Fue ya entrado en la pubertad -quince o dieciséis
años a lo sumo tendría- cuando comencé, como otros muchos jóvenes a preocuparme
por ciertas cuestiones que rayaban lo infrecuente. Quizá, todavía era demasiado
joven pero, es inevitable, que tarde o temprano las personas curiosas comiencen
a hacerse preguntas en torno a sí mismos y, a aquello que más profundamente les
inquieta o, en ocasiones, le atormenta y, no todo tiene por qué estar
relacionado con las chicas y el sexo. En mi caso, se trataba de Preguntas
laberínticas, que iban más allá de toda respuesta paternal y, que en ocasiones,
ni los profesores eran capaces de solventar de una manera convincente para mí.

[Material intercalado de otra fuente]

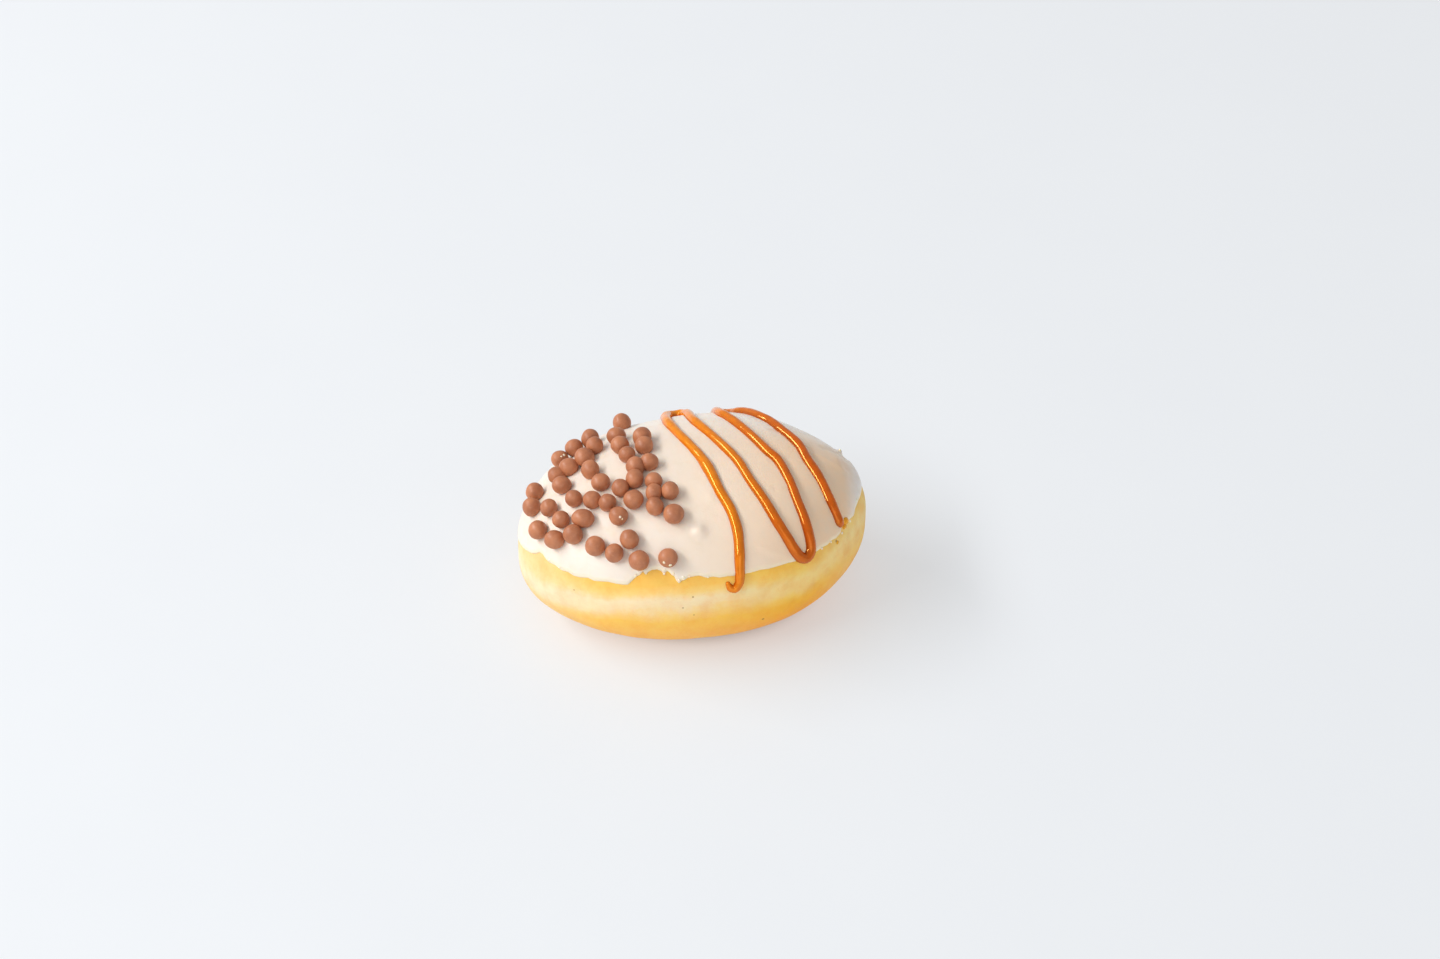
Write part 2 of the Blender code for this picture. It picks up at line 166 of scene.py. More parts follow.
# Glaze drops on the pearls and along the icing's edge: pixel, half-width, share of it in height
GLAZE_DROPS = (
    (664, 562.5, 0.34 * MM, 0.6), (670.3, 565.2, 0.42 * MM, 0.7), (620, 517, 0.3 * MM, 0.5),
    (622.3, 519, 0.24 * MM, 0.5), (564, 455, 0.36 * MM, 0.5), (561.5, 456.5, 0.22 * MM, 0.5),
    (664, 573.5, 0.4 * MM, 0.7), (673.5, 574, 0.38 * MM, 0.8), (678.7, 580.5, 0.42 * MM, 0.7),
    (683.5, 578, 0.5 * MM, 0.6), (689.5, 576.5, 0.34 * MM, 0.6), (708, 577.2, 0.4 * MM, 0.5),
    (635.5, 575.5, 0.36 * MM, 0.6), (646.5, 573.5, 0.3 * MM, 0.5), (549, 560.5, 0.34 * MM, 0.5),
    (560, 567.5, 0.3 * MM, 0.5), (572, 573, 0.32 * MM, 0.5), (850, 521, 0.4 * MM, 0.6),
    (842, 533, 0.36 * MM, 0.6), (822, 548.5, 0.34 * MM, 0.5), (831, 542, 0.3 * MM, 0.5),
    (844, 455.5, 0.4 * MM, 0.9), (840, 450, 0.3 * MM, 0.8), (857, 500, 0.34 * MM, 0.5),
)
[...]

Eran Interrogantes profundos, que incumbían a cuestiones desde hace milenios
envueltas en una densa niebla de desconocimiento por la cual lentamente se ido
abriendo paso el entendimiento y la razón: La vida; el por qué de esta;
el hombre y la religión, la consciencia, el cosmos o dicho de otro modo,
me preguntaba: ¿cuál era, el sentido de
toda existencia?
Con
los años, mi interés por saber provocó que me volcase a la lectura, devorando
cualquier libro de relacionados con aquellos temas de interés que caía en mis
manos. Participaba, calurosamente, en los debates celebrados en el instituto,
reuniones o en la sacro-santa Asociación Astronómica. Si bien, no tardaría en
comprender que ejercer la crítica y dar opiniones discrepantes, ya no digo
apuntar teorías, era un derecho cuestionado en las reuniones, tanto de la
asociación AAB, como de la parroquia y, más aún, si en ello iban implícitas
cuestiones de ortodoxia académica o bien, que tuvieran que ver con la propia fe
y, por lo tanto, no tardé en comprender que hablar, aunque fuere en voz baja,
tratando ciertos temas o evaluar algunos aspectos escabrosos de esta,
referentes, por ejemplo, a su origen y definitivo asentamiento político y
religioso en la sociedad durante la Edad Media, no era otra cosa que lanzarme a
las aguas aparentemente tranquilas de una engañosa laguna, en las que lo más
probable era labrarse el recelo y la enemistad y, quién sabe si también
resultar con el tiempo escaldado, consecuencia de ser tragado, arrojado a ese
Averno particular; “tártaro” de quienes no observan las leyes de la modestia y
la humildad y, que sirve de prisión y a la vez hogar a impíos y reos de excomunión
que en algún momento de su vida -valga aquí el ejemplo de Hoyle o Bruno- se
atrevieron a incomodar con sus palabras a aquellos que se sientan en severos
sillones, ignorando, ciertas cuestiones: argumentando, una única verdad, en
unas ocasiones revelada y, en otras derivada de teorías pero, en última
instancia: “La verdad que ellos nos quieren mostrar”; "la que quieren que veamos"; "la que quieren que creamos".